Print out the material that follows word for word.

Dataset rows
◆ ◆ ◆ ◆
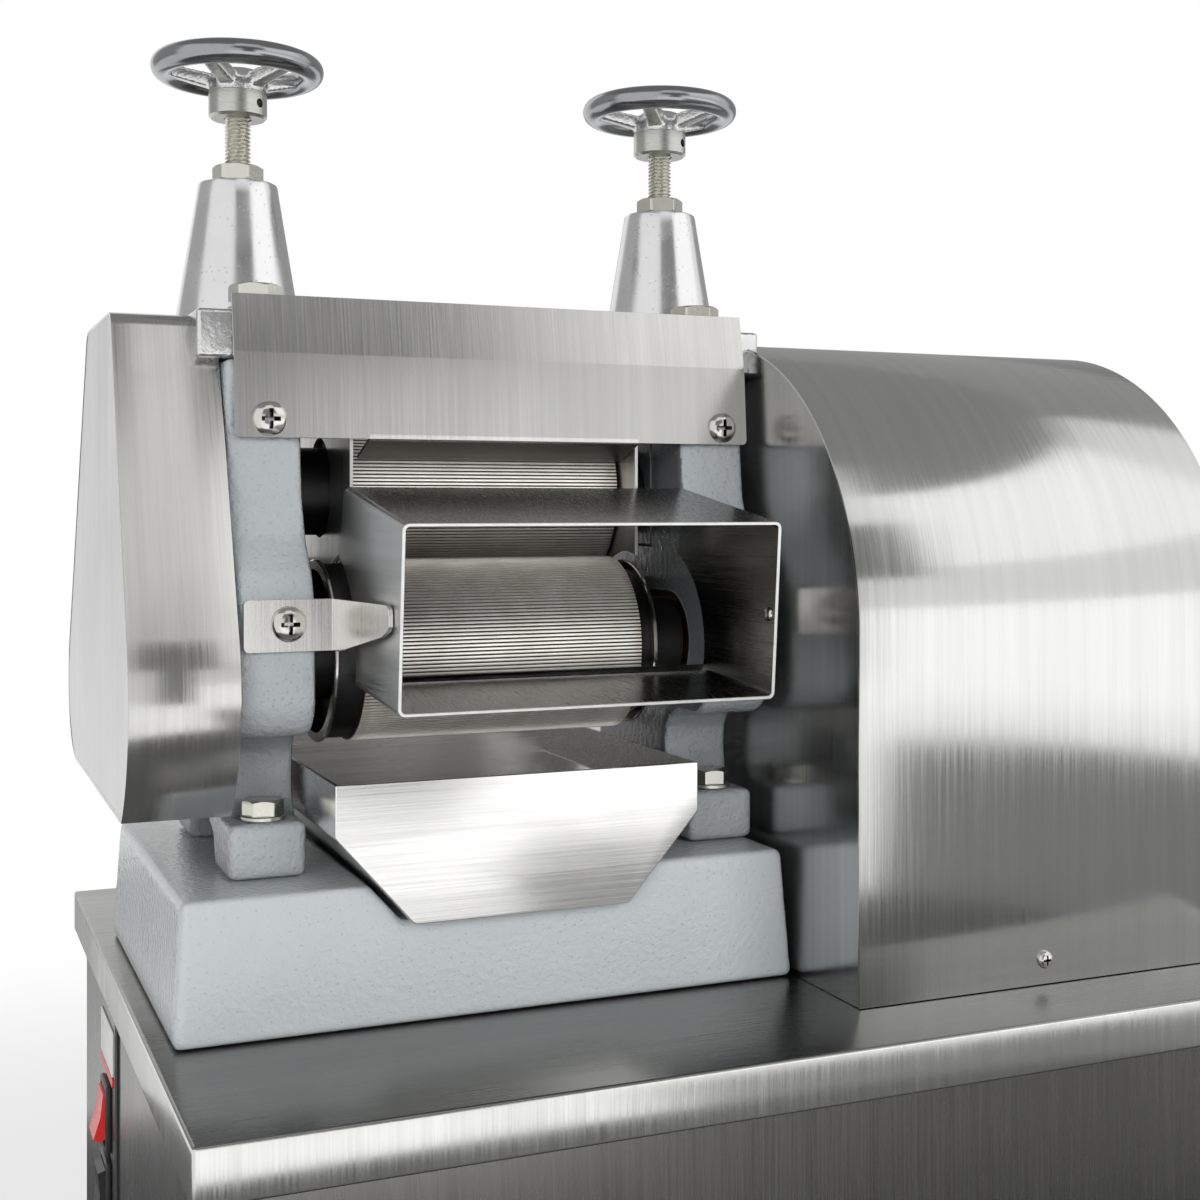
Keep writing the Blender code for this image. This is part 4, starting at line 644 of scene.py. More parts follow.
def moulded(name, colour, roughness, texture=900.0, depth=0.00004, bloom=0.25):
    made, tree, shader = blank_material(name)
    place = shade(tree, "TexCoord").outputs["Object"]
    fine = shade(tree, "TexNoise", {"Vector": place, "Scale": texture, "Detail": 2.0}).outputs["Fac"]
    dusty = use_group(tree, "marks", Place=place, Size=60.0, Sharpness=0.3)["Mask"]
    up = shade(tree, "SeparateXYZ", {0: shade(tree, "NewGeometry").outputs["Normal"]}).outputs["Z"]
    settled = sums(tree, "MULTIPLY", ramp(tree, up, 0.2, 1.0, 0.3, 1.0), dusty)
    pale = tuple(part + (0.25 - part) * 0.5 for part in colour)
    tone = mix_colours(tree, sums(tree, "MULTIPLY", settled, bloom), colour, pale)
    tree.links.new(tone, shader.inputs["Base Color"])
    tree.links.new(ramp(tree, dusty, 0, 1, roughness, roughness + 0.15), shader.inputs["Roughness"])
    tree.links.new(bump(tree, fine, 0.3, depth), shader.inputs["Normal"])
    return made


MATERIALS["rubber"] = moulded("black_rubber", (0.022, 0.022, 0.022), 0.62, 700.0, 0.00008, 0.4)
MATERIALS["belt"] = moulded("belt_rubber", (0.03, 0.03, 0.03), 0.58, 1200.0, 0.00008, 0.4)
BLACK = (0.018, 0.018, 0.019)
MATERIALS["black_plastic"] = moulded("black_moulded_plastic", BLACK, 0.30, 1100.0, 0.00003, 0.2)
MATERIALS["red_plastic"] = moulded("red_moulded_plastic", (0.56, 0.018, 0.014), 0.20, 900.0, 0.00001, 0.1)
MATERIALS["neutral_label"] = moulded("neutral_label", (0.55, 0.55, 0.54), 0.35, 900.0, 0.00001, 0.2)
MATERIALS["dark_strip_finish"] = moulded("dark_strip_finish", (0.012, 0.012, 0.012), 0.6, 900.0, 0.00004, 0.1)
print(len(MATERIALS), "finishes")

# %% [markdown]
# ## Drawing tools
#
# Nearly everything here is either an outline pushed along an axis, such as a folded sheet, or a profile
# turned about one, such as a roller. A sheet-metal worker thinks the same way: a bend line, a bend radius
# and a thickness. The helpers below work in world coordinates, so a piece is drawn where it stands.

# %% Outlines


def arc(centre, radius, start, end, steps=8):
    """Points on an arc; angles in degrees."""
    points = []
    for i in range(steps + 1):
        turn = math.radians(start + (end - start) * i / steps)
        points.append((centre[0] + radius * math.cos(turn), centre[1] + radius * math.sin(turn)))
    return points


def fillet(before, corner, after, radius, steps):
    """The arc that replaces a corner, touching both of its legs."""
    point = Vector(corner)
    one, two = (Vector(before) - point), (Vector(after) - point)
    half = one.angle(two) / 2
    if half > math.radians(89.5) or radius <= 0:
        return [tuple(corner)]
    cut = min(radius / math.tan(half), one.length * 0.49, two.length * 0.49)
    reach = cut / math.cos(half)
    one.normalize()
    two.normalize()
    centre = point + (one + two).normalized() * reach
    first, last = point + one * cut - centre, point + two * cut - centre
    swing = first.angle_signed(last)
    points = []
    for i in range(steps + 1):
        turn = -swing * i / steps
        points.append((
            centre.x + first.x * math.cos(turn) - first.y * math.sin(turn),
            centre.y + first.x * math.sin(turn) + first.y * math.cos(turn),
        ))
    return points


def rounded(points, radii, steps=4):
    """A closed outline with its corners rounded, by one radius or one for each corner."""
    count = len(points)
    if not isinstance(radii, (list, tuple)):
        radii = [radii] * count
    result = []
    for i in range(count):
        result += fillet(points[i - 1], points[i], points[(i + 1) % count], radii[i], steps)
    return result


def bent(points, radius, steps=4):
    """An open path with its inner corners rounded, as a sheet is folded."""
    result = [points[0]]
    for i in range(1, len(points) - 1):
        result += fillet(points[i - 1], points[i], points[i + 1], radius, steps)
    return result + [points[-1]]


def beside(path, distance):
    """The same path moved to its left by a distance."""
    result = []
    for i, point in enumerate(path):
        here = Vector(point)
        legs = []
        if i > 0:
            legs.append((here - Vector(path[i - 1])).normalized())
        if i < len(path) - 1:
            legs.append((Vector(path[i + 1]) - here).normalized())
        normals = [Vector((-leg.y, leg.x)) for leg in legs]
        middle = sum(normals, Vector((0, 0))).normalized()
        result.append(tuple(here + middle * (distance / max(0.3, middle.dot(normals[0])))))
    return result


def sheet_edge(points, thickness, bend=0.0, steps=4):
    """The edge-on outline of a folded sheet, whose thickness goes to the path's left."""
    path = bent(points, bend, steps) if bend else list(points)
    return path + beside(path, thickness)[::-1]


def hull(points):
    """The convex outline round some points, counter-clockwise."""
    points = sorted(set(points))

    def chain(cloud):
        kept = []
        for point in cloud:
            while len(kept) > 1 and (
                (kept[-1][0] - kept[-2][0]) * (point[1] - kept[-2][1])
                - (kept[-1][1] - kept[-2][1]) * (point[0] - kept[-2][0])
            ) <= 1e-12:
                kept.pop()
            kept.append(point)
        return kept[:-1]

    return chain(points) + chain(points[::-1])


def round_hull(circles, steps=48):
    """The tight outline round circles given as (a, b, radius)."""
    return hull([point for a, b, radius in circles for point in arc((a, b), radius, 0, 360, steps)[:-1]])


# %% Solids


def at(axis, along, a, b):
    """A point from its place along an axis and its two other coordinates, in X, Y, Z order."""
    if axis == "X":
        return Vector((along, a, b))
    if axis == "Y":
        return Vector((a, along, b))
    return Vector((a, b, along))


def join_rings(shape, rings, closed=False):
    """Quads between neighbouring rings, and a cap at each end unless the rings close on themselves."""
    count = len(rings[0])
    pairs = list(zip(rings, rings[1:]))
    if closed:
        pairs.append((rings[-1], rings[0]))
    else:
        shape.faces.new(rings[0])
        shape.faces.new(rings[-1])
    for first, second in pairs:
        for i in range(count):
            j = (i + 1) % count
            shape.faces.new((first[i], first[j], second[j], second[i]))
    bmesh.ops.recalc_face_normals(shape, faces=shape.faces)
    return shape


def pushed(axis, outline, start, end):
    """An outline pushed along an axis."""
    shape = bmesh.new()
    rings = [[shape.verts.new(at(axis, along, a, b)) for a, b in outline] for along in (start, end)]
    return join_rings(shape, rings)


def block(x0, x1, y0, y1, z0, z1):
    return pushed("X", ((y0, z0), (y1, z0), (y1, z1), (y0, z1)), x0, x1)


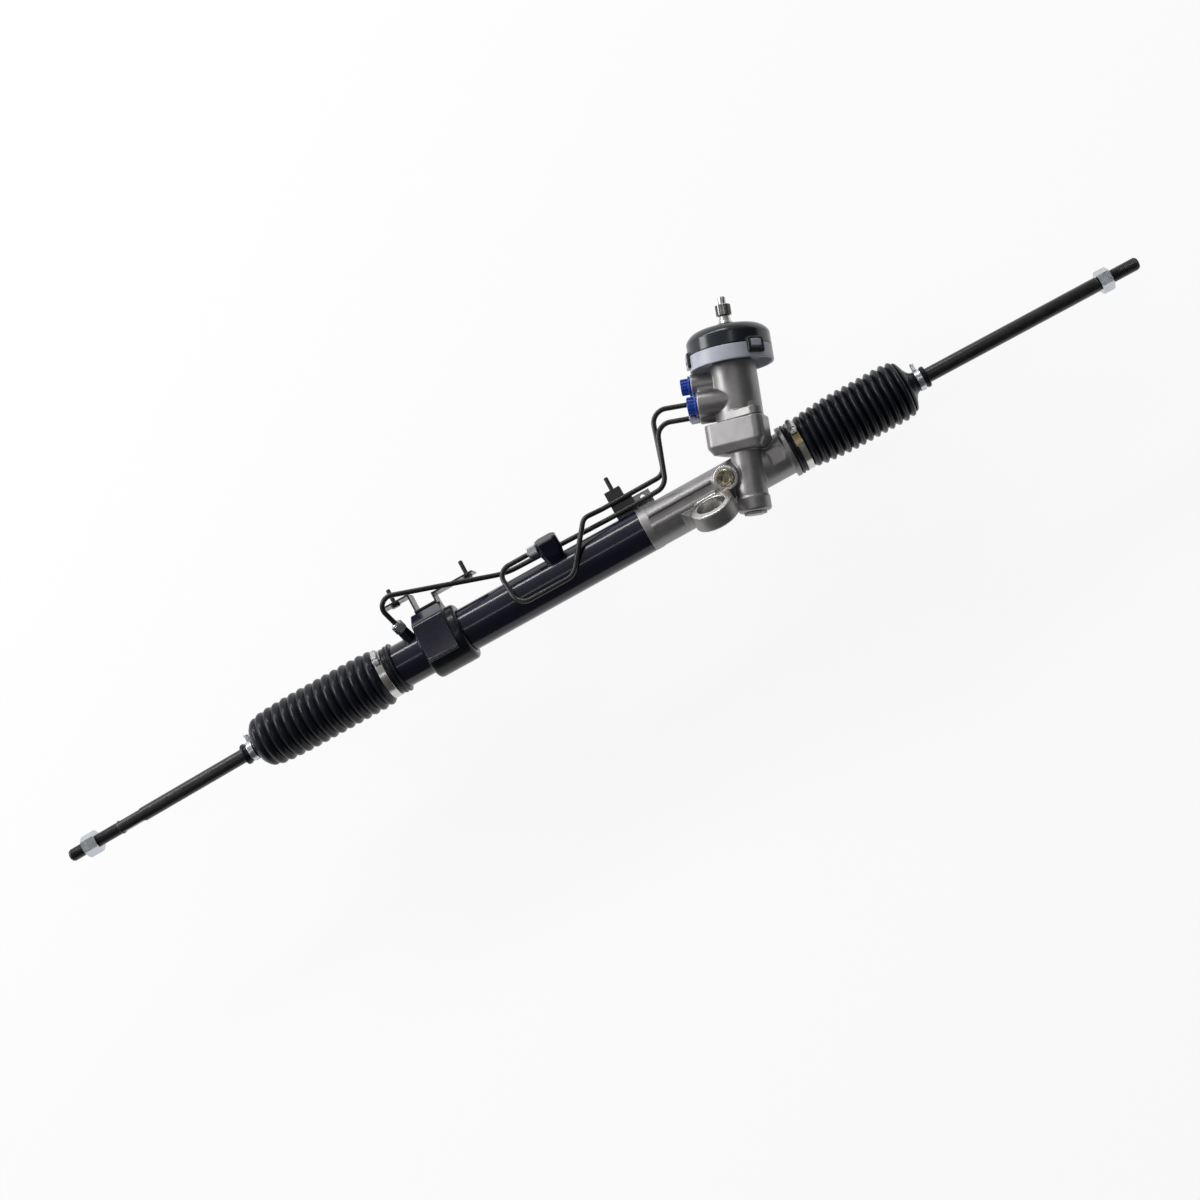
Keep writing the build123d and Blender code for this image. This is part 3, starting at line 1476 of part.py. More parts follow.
◆ ◆ ◆ ◆
Complete answer
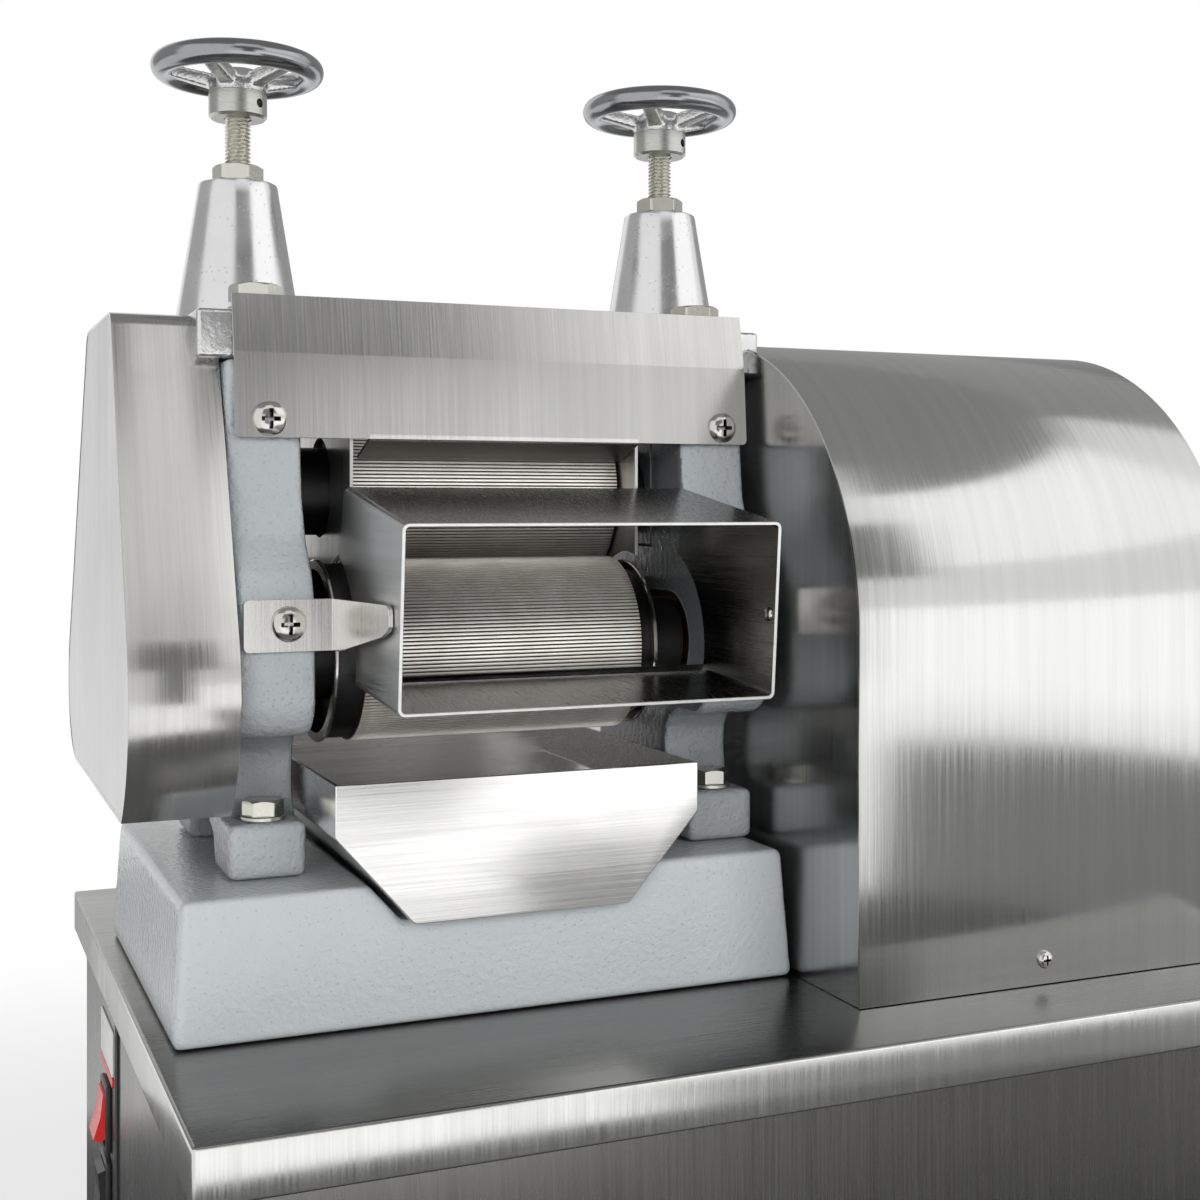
Keep writing the Blender code for this image. This is part 4, starting at line 644 of scene.py. More parts follow.
def moulded(name, colour, roughness, texture=900.0, depth=0.00004, bloom=0.25):
    made, tree, shader = blank_material(name)
    place = shade(tree, "TexCoord").outputs["Object"]
    fine = shade(tree, "TexNoise", {"Vector": place, "Scale": texture, "Detail": 2.0}).outputs["Fac"]
    dusty = use_group(tree, "marks", Place=place, Size=60.0, Sharpness=0.3)["Mask"]
    up = shade(tree, "SeparateXYZ", {0: shade(tree, "NewGeometry").outputs["Normal"]}).outputs["Z"]
    settled = sums(tree, "MULTIPLY", ramp(tree, up, 0.2, 1.0, 0.3, 1.0), dusty)
    pale = tuple(part + (0.25 - part) * 0.5 for part in colour)
    tone = mix_colours(tree, sums(tree, "MULTIPLY", settled, bloom), colour, pale)
    tree.links.new(tone, shader.inputs["Base Color"])
    tree.links.new(ramp(tree, dusty, 0, 1, roughness, roughness + 0.15), shader.inputs["Roughness"])
    tree.links.new(bump(tree, fine, 0.3, depth), shader.inputs["Normal"])
    return made


MATERIALS["rubber"] = moulded("black_rubber", (0.022, 0.022, 0.022), 0.62, 700.0, 0.00008, 0.4)
MATERIALS["belt"] = moulded("belt_rubber", (0.03, 0.03, 0.03), 0.58, 1200.0, 0.00008, 0.4)
BLACK = (0.018, 0.018, 0.019)
MATERIALS["black_plastic"] = moulded("black_moulded_plastic", BLACK, 0.30, 1100.0, 0.00003, 0.2)
MATERIALS["red_plastic"] = moulded("red_moulded_plastic", (0.56, 0.018, 0.014), 0.20, 900.0, 0.00001, 0.1)
MATERIALS["neutral_label"] = moulded("neutral_label", (0.55, 0.55, 0.54), 0.35, 900.0, 0.00001, 0.2)
MATERIALS["dark_strip_finish"] = moulded("dark_strip_finish", (0.012, 0.012, 0.012), 0.6, 900.0, 0.00004, 0.1)
print(len(MATERIALS), "finishes")

# %% [markdown]
# ## Drawing tools
#
# Nearly everything here is either an outline pushed along an axis, such as a folded sheet, or a profile
# turned about one, such as a roller. A sheet-metal worker thinks the same way: a bend line, a bend radius
# and a thickness. The helpers below work in world coordinates, so a piece is drawn where it stands.

# %% Outlines


def arc(centre, radius, start, end, steps=8):
    """Points on an arc; angles in degrees."""
    points = []
    for i in range(steps + 1):
        turn = math.radians(start + (end - start) * i / steps)
        points.append((centre[0] + radius * math.cos(turn), centre[1] + radius * math.sin(turn)))
    return points


def fillet(before, corner, after, radius, steps):
    """The arc that replaces a corner, touching both of its legs."""
    point = Vector(corner)
    one, two = (Vector(before) - point), (Vector(after) - point)
    half = one.angle(two) / 2
    if half > math.radians(89.5) or radius <= 0:
        return [tuple(corner)]
    cut = min(radius / math.tan(half), one.length * 0.49, two.length * 0.49)
    reach = cut / math.cos(half)
    one.normalize()
    two.normalize()
    centre = point + (one + two).normalized() * reach
    first, last = point + one * cut - centre, point + two * cut - centre
    swing = first.angle_signed(last)
    points = []
    for i in range(steps + 1):
        turn = -swing * i / steps
        points.append((
            centre.x + first.x * math.cos(turn) - first.y * math.sin(turn),
            centre.y + first.x * math.sin(turn) + first.y * math.cos(turn),
        ))
    return points


def rounded(points, radii, steps=4):
    """A closed outline with its corners rounded, by one radius or one for each corner."""
    count = len(points)
    if not isinstance(radii, (list, tuple)):
        radii = [radii] * count
    result = []
    for i in range(count):
        result += fillet(points[i - 1], points[i], points[(i + 1) % count], radii[i], steps)
    return result


def bent(points, radius, steps=4):
    """An open path with its inner corners rounded, as a sheet is folded."""
    result = [points[0]]
    for i in range(1, len(points) - 1):
        result += fillet(points[i - 1], points[i], points[i + 1], radius, steps)
    return result + [points[-1]]


def beside(path, distance):
    """The same path moved to its left by a distance."""
    result = []
    for i, point in enumerate(path):
        here = Vector(point)
        legs = []
        if i > 0:
            legs.append((here - Vector(path[i - 1])).normalized())
        if i < len(path) - 1:
            legs.append((Vector(path[i + 1]) - here).normalized())
        normals = [Vector((-leg.y, leg.x)) for leg in legs]
        middle = sum(normals, Vector((0, 0))).normalized()
        result.append(tuple(here + middle * (distance / max(0.3, middle.dot(normals[0])))))
    return result


def sheet_edge(points, thickness, bend=0.0, steps=4):
    """The edge-on outline of a folded sheet, whose thickness goes to the path's left."""
    path = bent(points, bend, steps) if bend else list(points)
    return path + beside(path, thickness)[::-1]


def hull(points):
    """The convex outline round some points, counter-clockwise."""
    points = sorted(set(points))

    def chain(cloud):
        kept = []
        for point in cloud:
            while len(kept) > 1 and (
                (kept[-1][0] - kept[-2][0]) * (point[1] - kept[-2][1])
                - (kept[-1][1] - kept[-2][1]) * (point[0] - kept[-2][0])
            ) <= 1e-12:
                kept.pop()
            kept.append(point)
        return kept[:-1]

    return chain(points) + chain(points[::-1])


def round_hull(circles, steps=48):
    """The tight outline round circles given as (a, b, radius)."""
    return hull([point for a, b, radius in circles for point in arc((a, b), radius, 0, 360, steps)[:-1]])


# %% Solids


def at(axis, along, a, b):
    """A point from its place along an axis and its two other coordinates, in X, Y, Z order."""
    if axis == "X":
        return Vector((along, a, b))
    if axis == "Y":
        return Vector((a, along, b))
    return Vector((a, b, along))


def join_rings(shape, rings, closed=False):
    """Quads between neighbouring rings, and a cap at each end unless the rings close on themselves."""
    count = len(rings[0])
    pairs = list(zip(rings, rings[1:]))
    if closed:
        pairs.append((rings[-1], rings[0]))
    else:
        shape.faces.new(rings[0])
        shape.faces.new(rings[-1])
    for first, second in pairs:
        for i in range(count):
            j = (i + 1) % count
            shape.faces.new((first[i], first[j], second[j], second[i]))
    bmesh.ops.recalc_face_normals(shape, faces=shape.faces)
    return shape


def pushed(axis, outline, start, end):
    """An outline pushed along an axis."""
    shape = bmesh.new()
    rings = [[shape.verts.new(at(axis, along, a, b)) for a, b in outline] for along in (start, end)]
    return join_rings(shape, rings)


def block(x0, x1, y0, y1, z0, z1):
    return pushed("X", ((y0, z0), (y1, z0), (y1, z1), (y0, z1)), x0, x1)


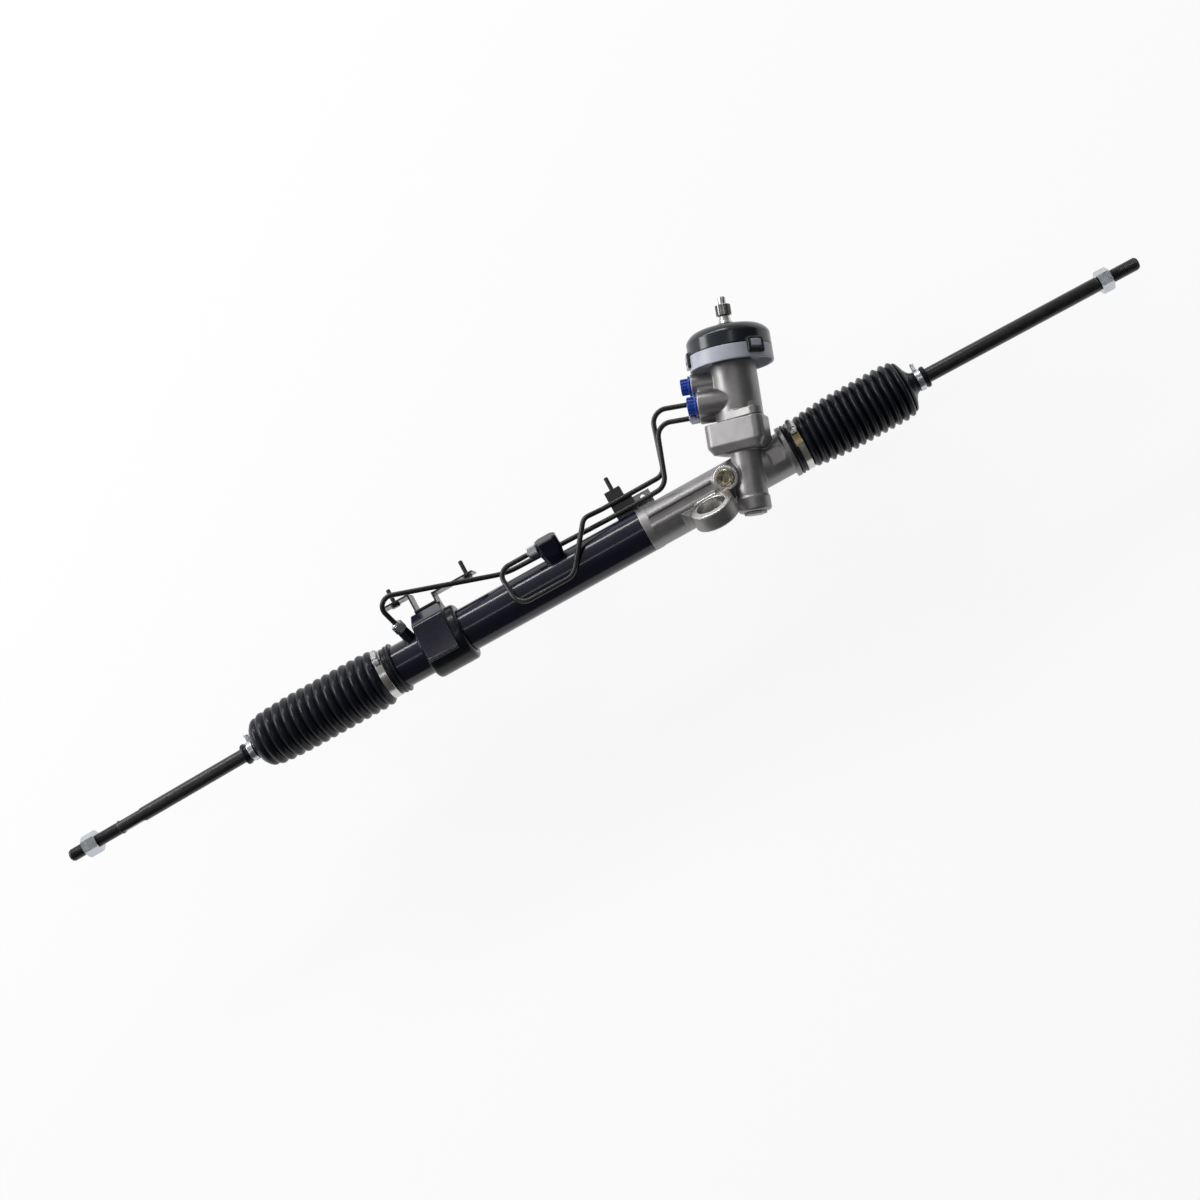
Keep writing the build123d and Blender code for this image. This is part 3, starting at line 1476 of part.py. More parts follow.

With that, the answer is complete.